Some of you may already have notices others just stumbled on this post through a search engine, I have set up an openstack private cloud at one of our projects:
We have noticed that the benefits of having a private cloud is spreading through the different teams within the organization and therefore the interest into this flexibility is growing. Since this wasn't the original use case we are encountering some design issues right now.
For the original instances the default overcommit ratios are fine. But the request for new machines with other goals are like interfering with those original instances running in the same default availability zone.
So we are looking to configure some aggregate zones to keep this under control. As soon as we figure out a workable solution I will write about it in a new blog post.
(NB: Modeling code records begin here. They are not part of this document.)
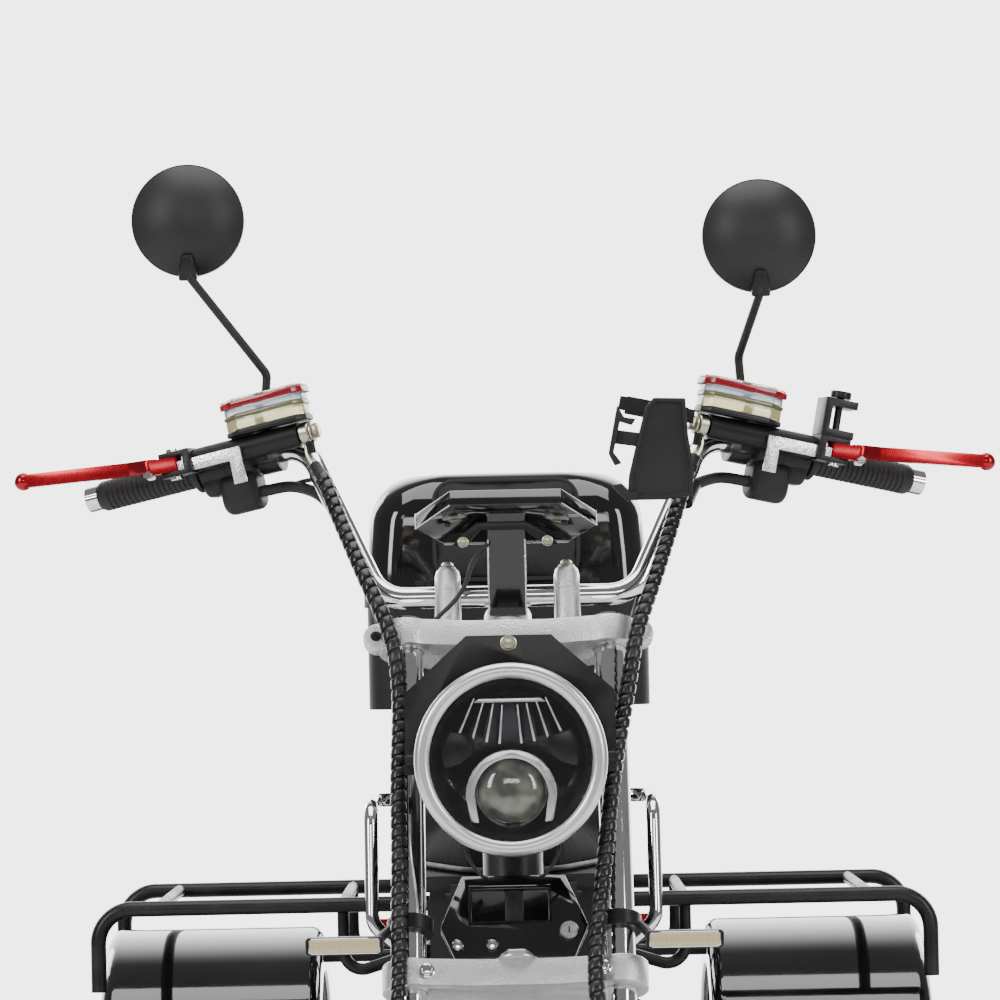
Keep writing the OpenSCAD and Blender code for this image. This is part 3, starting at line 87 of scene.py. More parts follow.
world = bpy.data.worlds.new("studio")
bpy.context.scene.world = world
world.use_nodes = True
background = world.node_tree.nodes["Background"]
background.inputs["Color"].default_value = (1.0, 1.0, 1.0, 1)
direction = world.node_tree.nodes.new("ShaderNodeTexCoord")
axes = world.node_tree.nodes.new("ShaderNodeSeparateXYZ")
lit_wall = world.node_tree.nodes.new("ShaderNodeMapRange")
lit_wall.interpolation_type = "SMOOTHSTEP"
for socket, value in (("From Min", 0.45), ("From Max", 0.93), ("To Min", 0.22), ("To Max", 4.2)):
    lit_wall.inputs[socket].default_value = value
world.node_tree.links.new(direction.outputs["Generated"], axes.inputs["Vector"])
world.node_tree.links.new(axes.outputs["Y"], lit_wall.inputs["Value"])
world.node_tree.links.new(lit_wall.outputs["Result"], background.inputs["Strength"])

SOFTBOXES = [
    # name, place, aim, width and height, watts
    ("key_left", (-3.2, -2.8, 2.6), (0, 0, 0.8), (1.0, 2.4), 95),
    ("fill_right", (3.2, -2.6, 2.2), (0, 0, 0.8), (0.9, 2.4), 75),
    ("top", (0, -0.2, 3.4), (0, 0, 0.7), (2.6, 2.2), 85),
    ("front_low", (0, -4.6, 2.3), (0, 0, 0.9), (2.4, 0.7), 34),
    ("back_left", (-2.2, 3.0, 2.2), (0, 0.4, 0.9), (1.2, 1.8), 50),
    ("back_right", (2.2, 3.0, 2.2), (0, 0.4, 0.9), (1.2, 1.8), 50),
]
for name, at, aim, size, power in SOFTBOXES:
    light = bpy.data.lights.new(name, "AREA")
    light.shape = "RECTANGLE"
    light.size, light.size_y = size
    light.energy = power
    lamp = bpy.data.objects.new(name, light)
    lamp.location = at
    lamp.rotation_euler = (Vector(aim) - Vector(at)).to_track_quat("-Z", "Y").to_euler()
    bpy.context.scene.collection.objects.link(lamp)
print(len(SOFTBOXES), "lamps")

# %% [markdown]
# Finishes are easier to read as sums than as a web of boxes. This small class wraps one socket of a node tree, so
# `0.4 + 0.2 * grain` adds the Math nodes by itself. Any other node comes from its one method `make`.


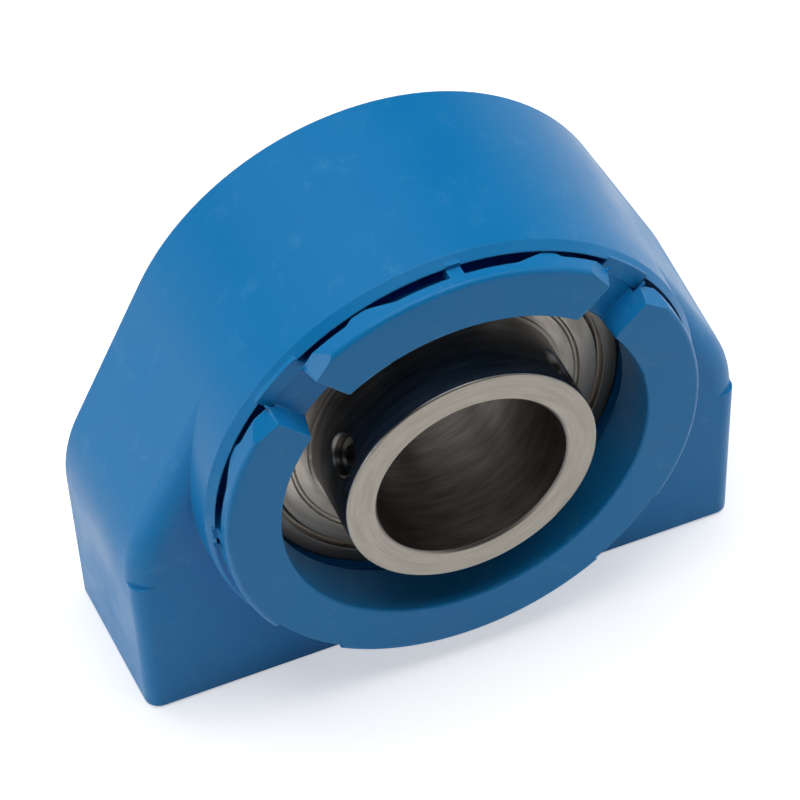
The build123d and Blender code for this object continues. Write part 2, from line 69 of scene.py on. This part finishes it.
# Threads of the base inserts
INSERT_THREAD_LENGTH = 14.0 * MM
INSERT_PITCH = 1.5 * MM
INSERT_RIDGE = 0.75 * MM
RIDGE_HALF_WIDTH = 0.69 * MM
RIDGE_SINK = 0.02 * MM
RIDGE_STEPS = 32

# Real sizes of the surface patterns; the grinding marks are finer, and are drawn coarse enough to show
FLOW_CLOUD = 14 * MM
MOULD_GRAIN = 0.45 * MM
SCUFF = 5 * MM
MOULDED_EDGE = 0.22 * MM
GRINDING_MARK = 0.3 * MM
GRINDING_BAND = 1.4 * MM
PRESSED_MARK = 0.1 * MM
PRESSED_RING = 1.5 * MM
METAL_EDGE = 0.12 * MM
MARK_LENGTH = 9 * MM
METAL_TOOTH = 0.6 * MM
RUBBER_TOOTH = 0.3 * MM
POLYAMIDE_CLOUD = 5 * MM

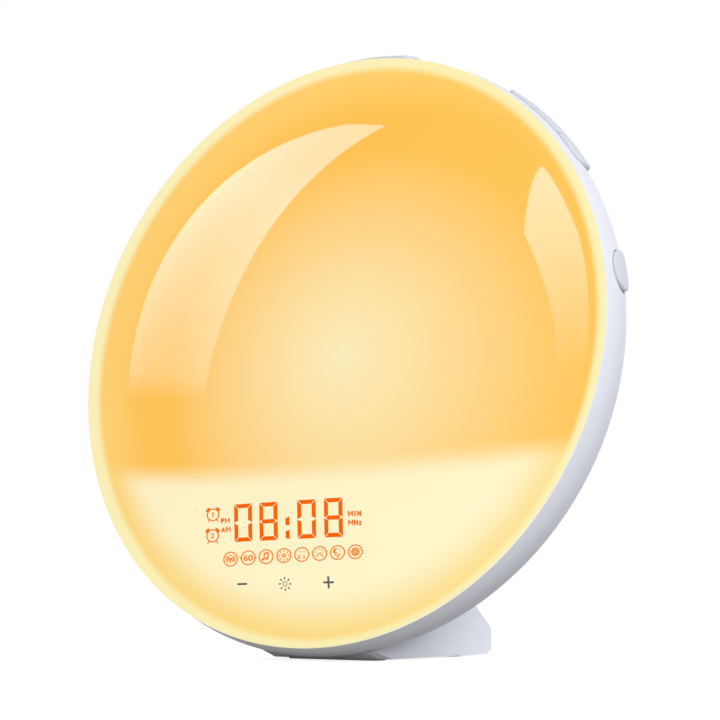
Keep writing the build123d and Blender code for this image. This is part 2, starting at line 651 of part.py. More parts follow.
with BuildPart() as chamber_space:
    with BuildSketch(section):
        with BuildLine():
            floor = TRAY_LEVEL + TRAY_WALL
            edge = TRAY_RADIUS - TRAY_WALL - SEAT
            lean = TRAY_FLARE / (TRAY_TOP - TRAY_LEVEL)
            lip = edge + lean * (TRAY_TOP - floor)
            ceiling = LENS_SPHERE - LENS_WALL - FRONT_GAP
            rim_angle = degrees(acos(lip / ceiling))
            rim_top = dome_center + sqrt(ceiling ** 2 - lip ** 2)
            Polyline((0, floor), (edge, floor), (lip, TRAY_TOP), (lip, rim_top))
            CenterArc((0, dome_center), ceiling, rim_angle, 90 - rim_angle)
            Line((0, dome_center + ceiling), (0, floor))
        make_face()
    revolve(axis=face_axis)

with BuildPart() as display_baffle:
    with BuildSketch(face.offset(floor)):
        with Locations((0, BAFFLE_PLACE)):
            Rectangle(2 * LENS_RADIUS, BAFFLE_WALL)
    extrude(amount=2 * LENS_RISE)
    add(chamber_space.part, mode=Mode.INTERSECT)

save("display_baffle", display_baffle)

with BuildPart() as lamp_board:
    with BuildSketch(face.offset(floor)):
        Circle(LAMP_BOARD_RADIUS)
        with Locations((0, BAFFLE_PLACE + BAFFLE_WALL)):
            Rectangle(2 * LENS_RADIUS, 2 * LENS_RADIUS, align=(Align.CENTER, Align.MIN), mode=Mode.INTERSECT)
    extrude(amount=BOARD)

save("lamp_board", lamp_board)

with BuildPart() as lamp_leds:
    with BuildSketch(face.offset(floor + BOARD)):
        for step in range(LED_RING_COUNT):
            ring = LAMP_BOARD_RADIUS - LED_EDGE - step * LED_RING_PITCH
            with PolarLocations(ring, round(2 * pi * ring / LED_SPACING), start_angle=90):
                Rectangle(LED_LENGTH, LED_LENGTH)
        with Locations((0, BAFFLE_PLACE + BAFFLE_WALL + LED_LENGTH)):
            Rectangle(2 * LENS_RADIUS, 2 * LENS_RADIUS, align=(Align.CENTER, Align.MIN), mode=Mode.INTERSECT)
    extrude(amount=LED_HEIGHT)

save("lamp_leds", lamp_leds)

# ---------------------------------------------------------------- display

with BuildPart() as display_board:
    with BuildSketch(face.offset(floor)):
        Circle(DISPLAY_BOARD_RADIUS)
        with Locations((0, (DISPLAY_TOP + DISPLAY_BOTTOM) / 2)):
            Rectangle(2 * DISPLAY_HALF, DISPLAY_TOP - DISPLAY_BOTTOM, mode=Mode.INTERSECT)
    extrude(amount=BOARD)

save("display_board", display_board)

board_top = floor + BOARD
digit_reach = sqrt((DIGIT_BLOCK_LENGTH / 2) ** 2 + (DIGIT_CENTER - DIGIT_BLOCK_WIDTH / 2) ** 2)
digit_level = dome_height(digit_reach) - FRONT_GAP
icon_reach = sqrt((ICON_COUNT * ICON_PITCH / 2) ** 2 + (ICON_ROW - ICON_BAR_WIDTH / 2) ** 2)
icon_level = dome_height(icon_reach) - FRONT_GAP


def digit_sketch(place):
    """The seven bars of one digit, centred at a place along the row."""
    with Locations((place, DIGIT_CENTER)):
        rise = (DIGIT_HEIGHT - DIGIT_STROKE) / 2
        reach = (DIGIT_WIDTH - DIGIT_STROKE) / 2
        with Locations((0, 0), (0, rise), (0, -rise)):
            Rectangle(DIGIT_WIDTH - 2 * (DIGIT_STROKE + DIGIT_BREAK), DIGIT_STROKE)
        with Locations((-reach, rise / 2), (reach, rise / 2), (-reach, -rise / 2), (reach, -rise / 2)):
            Rectangle(DIGIT_STROKE, rise - 2 * DIGIT_BREAK)


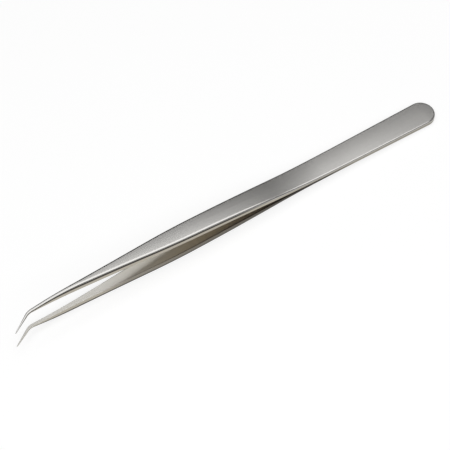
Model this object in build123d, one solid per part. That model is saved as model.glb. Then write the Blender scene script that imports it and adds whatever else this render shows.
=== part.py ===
from build123d import *
import math
import os

# all sizes are in millimetres and angles in degrees
# each arm is described from the heel end forward, on the middle plane between the two arms

# the pair from the heel end to the tips, and how much of that the bent points take
overall_length = 140.0
point_reach = 6.0

# widths of an arm across its broad face
heel_width = 8.07
body_width = 6.25
front_width = 4.73
blade_width = 1.25
neck_width = 0.9
tip_width = 0.2

# lengths of the stretches between those widths, counted back from the bend
blade_length = 21.0
nose_length = 12.4
front_length = 36.5

# thicknesses of an arm from its inner face to its outer face
heel_thickness = 0.88
body_thickness = 2.0
blade_thickness = 2.2
neck_thickness = 0.74
tip_thickness = 0.2

# the thin heel leaf, the stretch in which it grows into the body, and the taper before the bend
leaf_length = 42.8
growth_length = 27.7
neck_taper_length = 10.7

# halves of the opening between the inner faces at rest
mid_half_gap = 2.32
neck_half_gap = 3.48
tip_half_gap = 3.1

# the stretch in which the inner faces lie flat on each other, and where the opening is measured
joint_length = 40.0
mid_gap_before_bend = 48.8
close_before_bend = 2.0

# reach of the easing on each side of a change of direction
body_ease = 27.5
front_ease = 17.6
blade_ease = 16.2
leaf_ease = 14.7
growth_ease = 13.0
neck_ease = 5.6
joint_ease = 8.0
close_ease = 6.0
round_ease = 6.0

# the bow eases in over this share of the way from the joint to where the opening is measured
bow_share = 0.574

# the bend of the points within the plane of the broad faces
bend_angle = 32.2
bend_radius = 3.85

# rounding of the long outer edges, and its largest share of a narrow blade's half width
heel_round = 0.3
body_round = 0.6
round_share = 0.75

# length of the flat heel leaf that is a plain plate
plate_length = 26.0

# how far the rough bar reaches under the inner face before it is ground to it
grind_depth = 0.6
grind_spare = 3.0

# numbers of stretches between cross sections and between points of a curve
body_steps = 20
bend_steps = 4
bow_steps = 14
lean_steps = 200

# places along the arm that follow from the lengths above
bend_at = overall_length - point_reach
blade_at = bend_at - blade_length
front_at = blade_at - nose_length
body_at = front_at - front_length
growth_end = leaf_length + growth_length
taper_from = bend_at - neck_taper_length
open_from = joint_length + joint_ease
mid_gap_at = bend_at - mid_gap_before_bend
bow_ease = bow_share * (mid_gap_at - joint_length)
close_from = bend_at - close_before_bend

# the middle line runs straight, turns round the bend radius and runs straight to the tip
turn = math.radians(bend_angle)
bend_cut = bend_radius * math.tan(turn / 2)
bend_start = bend_at - bend_cut
bend_end = bend_start + bend_radius * turn
line_end = bend_end + point_reach / math.cos(turn) - bend_cut


# zero before a corner, a straight climb after it, and a parabola within the reach of the corner
def ramp(past, reach):
    if past <= -reach:
        return 0.0
    if past >= reach:
        return past
    return (past + reach) ** 2 / (4.0 * reach)


# straight runs between the given places, with each inner corner eased over its reach
def eased_line(at, places, values, reaches):
    slopes = []
    for i in range(len(places) - 1):
        slopes.append((values[i + 1] - values[i]) / (places[i + 1] - places[i]))
    value = values[0] + slopes[0] * (at - places[0])
    for i in range(1, len(slopes)):
        value += (slopes[i] - slopes[i - 1]) * ramp(at - places[i], reaches[i - 1])
    return value


def half_width(along):
    places = [0.0, body_at, front_at, blade_at, bend_start]
    widths = [heel_width, body_width, front_width, blade_width, neck_width]
    return eased_line(along, places, widths, [body_ease, front_ease, blade_ease]) / 2


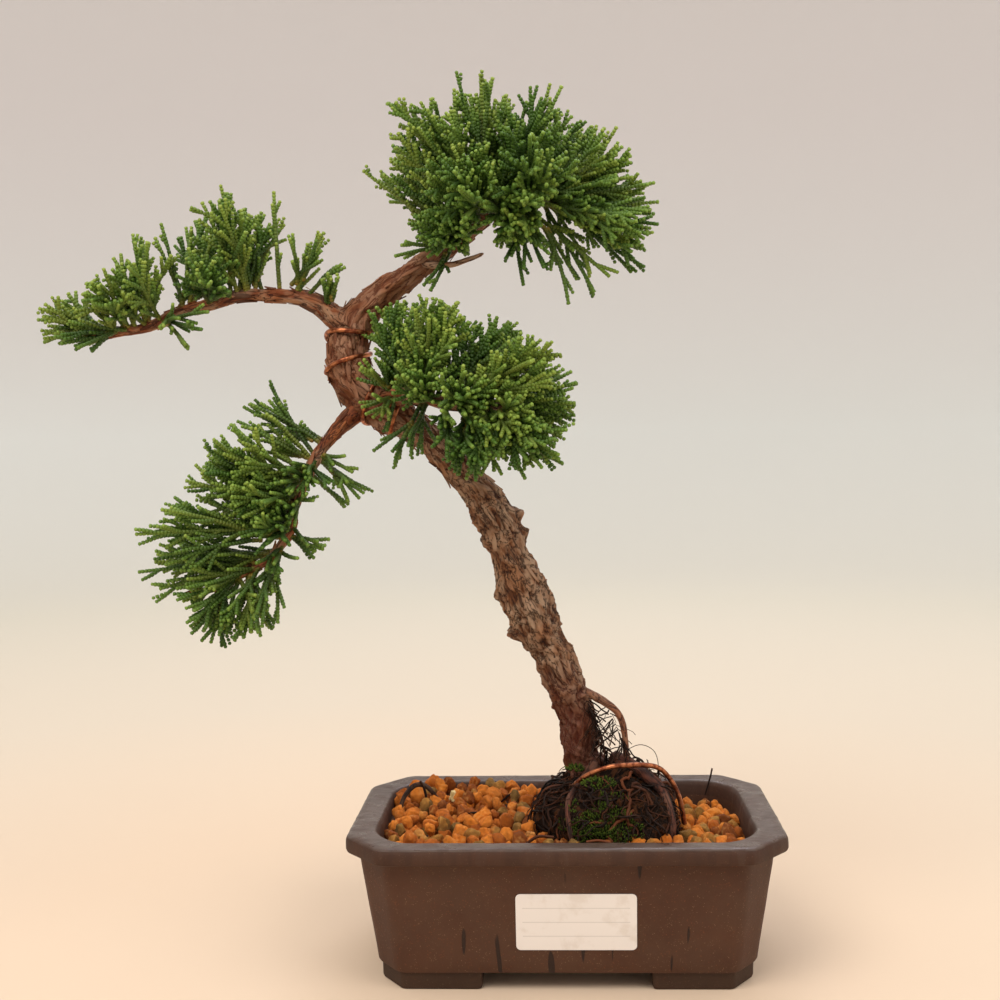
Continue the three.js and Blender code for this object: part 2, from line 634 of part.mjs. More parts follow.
for (const [name, points] of Object.entries(windings)) {
  const steps = points.length * 2;
  piece(name, wire(points, WIRE_RADIUS, steps), COPPER);
  taken.push(wire(points, WIRE_RADIUS + CLEARANCE, steps));
}
const anchorPoints = ANCHOR_WIRE.map(treePoint);
piece('anchor_wire', clearInTray(wire(anchorPoints, WIRE_RADIUS, 24)), COPPER);
taken.push(wire(anchorPoints, WIRE_RADIUS + CLEARANCE, 24));

piece('trunk', clearOf(limb(trunkStops, trunkOptions)), BARK);
taken.push(limb(trunkStops, { ...trunkOptions, grow: CLEARANCE }));

for (const [name, stops] of Object.entries(branches)) {
  piece(name, clearOf(limb(stops, branchOptions)), BARK);
  taken.push(limb(stops, { ...branchOptions, grow: CLEARANCE }));
}
piece('dead_twig', clearOf(limb(treeStops(DEAD_TWIG), twigOptions)), DEAD_WOOD);
taken.push(limb(treeStops(DEAD_TWIG), { ...twigOptions, grow: CLEARANCE }));

piece('arch_root', clearOf(limb(treeStops(ARCH_ROOT), twigOptions)), ROOT_BARK);
taken.push(limb(treeStops(ARCH_ROOT), { ...twigOptions, grow: CLEARANCE }));

SURFACE_ROOTS.forEach((stops, i) => {
  piece(`surface_root_${i + 1}`, clearInTray(limb(treeStops(stops), twigOptions)), ROOT_BARK);
  taken.push(limb(treeStops(stops), { ...twigOptions, grow: CLEARANCE }));
});

const mossCentre = treePoint([10, -31, 50]);
const mossRadii = [10, 6, 4].map((radius) => radius * TREE_SCALE);
piece('moss', clearInTray(lump(mossCentre, mossRadii, { seed: 5 })), MOSS);
taken.push(lump(mossCentre, mossRadii, { seed: 5, grow: CLEARANCE }));

const moundCentre = treePoint([17, -8, 44]);
const moundRadii = [24, 29, 24.5].map((radius) => radius * TREE_SCALE);
const moundOptions = { detail: 3, roughness: 0.05, seed: 3 };
piece('root_mound', clearInTray(lump(moundCentre, moundRadii, moundOptions)), ROOT_FIBRE);
taken.push(lump(moundCentre, moundRadii, { ...moundOptions, grow: CLEARANCE }));

const looseStops = LOOSE_ROOT.map(([x, y, z, radius]) => [x - mouthX, y, z + SOIL_TOP, radius]);
piece('loose_root', clearInTray(limb(looseStops, twigOptions)), ROOT_BARK);
taken.push(limb(looseStops, { ...twigOptions, grow: CLEARANCE }));

for (const [name, x, y, radius, material] of [
  ['pumice_grain', -41, 18, 3.2, PUMICE],
  ['loose_grain', -12, -22, 2.8, BAKED_CLAY],
]) {
  const centre = new THREE.Vector3(x, y, bedHeight(x, y) + radius);
  const radii = [radius * 1.1, radius, radius * 0.85];
  const seed = Math.round(radius * 10 + x * x);
  piece(name, clearOf(lump(centre, radii, { detail: 0, seed })), material);
  taken.push(lump(centre, radii, { detail: 0, seed, grow: CLEARANCE }));
}

for (const x of [-DRAIN_X, DRAIN_X]) {
  const room = MESH_SIZE + 2 * CLEARANCE;
  const block = new THREE.BoxGeometry(room, room, 2 * (MESH_THICKNESS + 2 * CLEARANCE));
  taken.push(solid(block.translate(x, 0, FLOOR_TOP + CLEARANCE)));
}
piece('akadama_soil', clearOf(soilShape()), BAKED_CLAY);

let seed = 100;
for (const [pad, sprays] of Object.entries(SPRAYS)) {
  sprays.forEach((spray, i) => {
    const name = sprays.length > 1 ? `${pad}_${i + 1}` : pad;
    piece(name, clearOf(sprayShape(spray, seed)), FOLIAGE);
    taken.push(sprayShape(spray, seed, CLEARANCE));
    seed += 1;
  });
}

// Stand the feet on z = 0 and centre the footprint on the origin.
const box = new THREE.Box3().setFromObject(tree);
const middle = box.getCenter(new THREE.Vector3());
tree.position.set(-middle.x, -middle.y, -box.min.z);

export default tree;
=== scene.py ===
"""A small trained juniper in a shallow training pot, dressed around its CAD frame."""

from __future__ import annotations

import json
import logging
import math
import random
from dataclasses import dataclass, field
from enum import Enum
from typing import Callable, Sequence, Union

import bmesh
import bpy
import numpy as np
from mathutils import Matrix, Vector, noise

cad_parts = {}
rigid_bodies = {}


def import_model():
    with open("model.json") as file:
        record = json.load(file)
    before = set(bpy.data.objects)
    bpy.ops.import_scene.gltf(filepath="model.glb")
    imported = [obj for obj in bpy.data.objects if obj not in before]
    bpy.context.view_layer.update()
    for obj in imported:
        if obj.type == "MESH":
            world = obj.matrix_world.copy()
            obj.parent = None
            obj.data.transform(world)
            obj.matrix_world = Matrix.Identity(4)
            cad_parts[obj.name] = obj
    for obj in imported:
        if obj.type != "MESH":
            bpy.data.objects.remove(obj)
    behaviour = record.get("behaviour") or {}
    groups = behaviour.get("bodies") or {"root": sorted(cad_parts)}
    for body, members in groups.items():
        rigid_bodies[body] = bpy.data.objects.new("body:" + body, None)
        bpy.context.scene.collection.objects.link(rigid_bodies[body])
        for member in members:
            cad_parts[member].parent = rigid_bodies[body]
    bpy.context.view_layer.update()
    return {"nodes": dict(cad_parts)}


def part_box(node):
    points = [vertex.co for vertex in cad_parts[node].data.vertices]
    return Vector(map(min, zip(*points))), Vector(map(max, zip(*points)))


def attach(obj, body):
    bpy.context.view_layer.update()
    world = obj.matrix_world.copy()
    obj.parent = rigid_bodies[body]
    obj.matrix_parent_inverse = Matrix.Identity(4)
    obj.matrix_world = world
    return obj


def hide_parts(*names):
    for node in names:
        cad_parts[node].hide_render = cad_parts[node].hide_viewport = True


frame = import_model()
log = logging.getLogger("juniper")
# The offsets of noise_vector come from the clock unless a seed is set.
noise.seed_set(5)

Mesh = bpy.types.Mesh
Material = bpy.types.Material
Node = bpy.types.Node
Socket = bpy.types.NodeSocket
Point = Sequence[float]

MM = 0.001
BODY = "root"
GOLDEN_ANGLE = 2.39996


# ---- places -------------------------------------------------------------------------


def pot_origin() -> Vector:
    """The pot's centre on the surface it stands on, in metres."""
    low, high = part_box("pot")
    return Vector(((low.x + high.x) / 2, (low.y + high.y) / 2, low.z))


ORIGIN = pot_origin()


def unit(v: Vector) -> Vector:
    """The vector at length one."""
    return v.normalized()


def smooth(low: float, high: float, x: float) -> float:
    """A smooth step from 0 at low to 1 at high."""
    t = min(1.0, max(0.0, (x - low) / (high - low)))
    return t * t * (3 - 2 * t)


def blend(first: Vector, second: Vector, angle: float) -> Vector:
    """The direction at an angle from one direction towards another square to it."""
    return first * math.cos(angle) + second * math.sin(angle)


def lerp(a: float, b: float, t: float) -> float:
    """The value a share t of the way from a to b."""
    return a + (b - a) * t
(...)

But in the discussions to come to a solution one remark was , couldn't openstack tackle the issues of having an hypervisor with a growing load and memory issues itself by migrating instances to another hypervisors? Which is like a valuable argument to me. So before even looking into such a solution the feature of live migration should work..
Since we aren't using shared storage for our cloud this could be tricky. So I went to the web to inform myself about the different options.
I came across some very interesting reads, like the one of Thornelabs why you shouldn't use shared storage for example. Which has some valuable disadvantages of it besides the benefits. In our use case the benefits aren't outweighing against disadvantages. But as I have noticed in the whole openstack story there are options for almost every cloud use case and therefore the logical complexity of it. So for many amongst you shared storage could be a solution.
Another rather interesting one about live migration as a perk not a panacea
This has the consequence we can only use the live migration about with the kvm block storage migration which isn't really supported by the upstream developers and will probably phased out in the future for something more reliable.
We configured config drives as the default to get the metadata served to cloud-init at boot time for an instance. The default drive format (iso9660) has a bug in libvirt of copying a read-only disk. To tackle this one we configured the vfat format on all hypervisors.
Unfortunately this still doesn't solve our issue with it. Apparently when you use the live migrate option openstack doesn't take the overcommit ratio into account. Since our cloud is already overcommitted we don't have enough resources according to the live migration precheck to move instances around..
The proposed fix isn't released yet in the RDO kilo nova packages and patching a system isn't something I like to do in a semi-production environment.
So until today live migration isn't something we have tackled yet on our cloud. If you have solved this on your kilo RDO release cloud already feel free to enlighten me about it!